The Chartered Banker Institute – the oldest institute of bankers in the world – is backing the Finance Innovation Lab’s 2017 Fellowship programme.  As the Lab point out, 1.7 million adults remain unbanked in Britain, and 12 million people lack access to affordable credit. According to the Joseph Rowntree Foundation, 15 million people regularly struggle to pay their bills and use credit to do so, and a recent white paper from the Bank Workers’ Charity reports that money worries have a significant impact on mental health.

There is a two-directional relationship between financial worries and mental health.

Citizens Advice found that 74% of people with debt worries said it affected their mental health and more than half had experienced panic attacks. People with mental health problems are also twice as likely to fall behind on their bills, and one in four of them are in debt.

Improving the UK’s financial health is of direct relevance to the Institute, as the professional body for the banking industry, and to our members.  We believe banking should have a social purpose as well as a profit motive, with that purpose being to support an economy that creates wealth and health (mental, physical and financial) for everyone, including our future customers. Financial health, or the lack of it, should worry banks as employers too: stress, lack of sleep, time off work and poor quality of work is estimated by Barclays to reduce productivity by 4%.

That is good for business in the long-term, but more importantly, it’s simply good.

When it’s done well, banking serves many proper and positive social purposes: it allows individuals to save and borrow; it facilitates payments; it helps businesses to grow; it’s the very foundation of modern economic life. The key point being that banking is the foundation, the essential facilitator of these indispensable social purposes. The purpose of banks is and should be to support the economic growth of society. I know some commentators feel that growth itself is the problem, but I don’t believe we’ll improve Britain’s financial health by reducing our GDP, and our average incomes.

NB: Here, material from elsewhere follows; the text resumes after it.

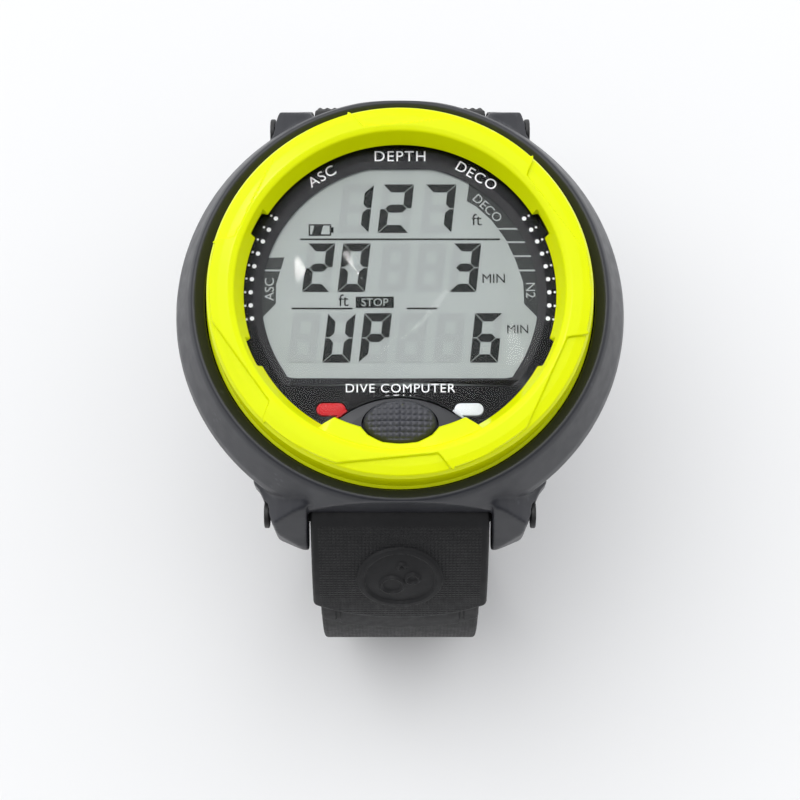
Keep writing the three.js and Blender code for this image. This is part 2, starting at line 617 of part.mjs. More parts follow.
add("sliding_keeper", keeper(SLIDING_KEEPER_AT), RUBBER);
add("fixed_keeper", keeper(FIXED_KEEPER_AT), RUBBER);
add("buckle_pin", bar(PIN_RADIUS, -BUCKLE.armOuter, BUCKLE.armOuter, BUCKLE_Y, BUCKLE_Z), STEEL);
add("buckle_frame", buckleFrame(), STEEL);
add("buckle_tongue", buckleTongue(), STEEL);

export default group;
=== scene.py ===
"""The looks of a wrist dive computer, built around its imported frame.

Shapes are worked out in millimetres in the frame's own axes (+Z leaves the display, +Y is twelve
o'clock) and are turned into metres when a mesh is made.
"""
import math

import bmesh
import bpy
import numpy as np
from mathutils import Matrix, Vector


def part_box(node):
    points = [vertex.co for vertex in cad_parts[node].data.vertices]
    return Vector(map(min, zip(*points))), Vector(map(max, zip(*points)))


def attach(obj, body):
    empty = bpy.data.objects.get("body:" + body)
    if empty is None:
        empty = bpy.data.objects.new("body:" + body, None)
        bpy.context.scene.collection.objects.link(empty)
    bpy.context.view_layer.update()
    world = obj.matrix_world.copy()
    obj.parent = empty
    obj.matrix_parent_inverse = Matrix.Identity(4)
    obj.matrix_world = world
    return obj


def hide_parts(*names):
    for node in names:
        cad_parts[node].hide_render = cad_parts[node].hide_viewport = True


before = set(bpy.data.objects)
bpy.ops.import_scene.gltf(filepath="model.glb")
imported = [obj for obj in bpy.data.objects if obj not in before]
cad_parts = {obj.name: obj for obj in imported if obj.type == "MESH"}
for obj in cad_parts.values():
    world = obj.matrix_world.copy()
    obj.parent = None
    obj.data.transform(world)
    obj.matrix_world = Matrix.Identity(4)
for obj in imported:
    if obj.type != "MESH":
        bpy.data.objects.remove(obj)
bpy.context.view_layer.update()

MM = 0.001


def node_box(name):
    """A CAD node's lowest and highest corners in millimetres."""
    low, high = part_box(name)
    return low / MM, high / MM


def node_centre(name):
    low, high = node_box(name)
    return (low + high) / 2


# ---- places read from the frame -----------------------------------------------------------------

BEZEL_LOW, BEZEL_HIGH = node_box("bezel")
CASE_R = node_box("front_case")[1].x
CREST_Z = BEZEL_HIGH.z
BEZEL_FOOT_Z = BEZEL_LOW.z
DIAL_Z = node_box("dial_mask")[1].z
DIAL_R = node_box("dial_mask")[1].x
LCD_Z = node_box("lcd_panel")[1].z
LENS_LOW, LENS_HIGH = node_box("lens")
BUTTON_LOW, BUTTON_HIGH = node_box("mode_button")
BUTTON_AT = node_centre("mode_button")
BUTTON_HALF = (BUTTON_HIGH - BUTTON_LOW) / 2
PIN = node_centre("lower_strap_pin")
BUCKLE_PIN = node_centre("buckle_pin")
FLOOR_Z = node_box("lower_strap")[0].z - 0.15
CONTACT_X = node_centre("water_contact_right").x
SCREW_RING = 25.2
PIN_R = 0.9
PIN_BORE_R = 1.2
PIN_HEAD_R = 2.3
PIN_HEAD_FROM = 21.5
LUG_INNER = 15.1


# ---- camera -------------------------------------------------------------------------------------

TILT = math.radians(13.77)
CAMERA_RANGE = 326.0
CAMERA_DROP = 16.9


def make_camera():
    up = Vector((0, math.cos(TILT), math.sin(TILT)))
    back = Vector((0, -math.sin(TILT), math.cos(TILT)))
    place = Vector((0, 0, DIAL_Z)) + back * CAMERA_RANGE - up * CAMERA_DROP
    data = bpy.data.cameras.new("camera")
    data.lens = 90
    data.sensor_width = 36
    data.clip_start = 0.01
    camera = bpy.data.objects.new("camera", data)
    axes = Matrix((Vector((1, 0, 0)), up, back)).transposed().to_4x4()
    camera.matrix_world = Matrix.Translation(place * MM) @ axes
    bpy.context.scene.collection.objects.link(camera)
    bpy.context.scene.camera = camera
    bpy.context.scene.view_settings.view_transform = "Standard"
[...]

In supporting a model of economic growth where the benefits of growth are shared across society, we need to see a banking industry built on three rather ‘old-fashioned’ values, although ones that are perhaps more rightly thought of as universal – stewardship, prudence and professionalism:

  • Stewardship – because this defines a banker’s primary purpose, to manage the financial and other resources belonging to others and make best use of those resources for customers and for the overall social good
  • Prudence – because this requires acting with due care, skill and diligence to avoid doing harm to customers’, the bank’s or indeed the nation’s financial health
  • Professionalism – because it acknowledges a wider public interest, a recognition of the asymmetry of information between banker and customer, and a dedication to always put customers’ interests before those of the institution.

Bankers should take these duties and responsibilities as seriously as, for example, healthcare professionals would.

For me, the ethic of banking requires us to recognise that, whilst most (although not all) banks are commercial, profit-making institutions which need to offer a fair rate of return to shareholders, the primary role for bankers and the bank as a whole is to protect customers’ financial health and promote their financial well-being and resilience. While the banking industry has done a great deal in this regard in recent years, no reasonable observer could conclude, when looking at the facts, indeed when just looking around us, that we are doing enough, individually and collectively, to improve the financial health of us all.

That’s why we need the insight, inspiration and innovation of the Finance Innovation Lab and it’s 2017 Fellows. And why the Institute and our 30,000 members are proud to support them.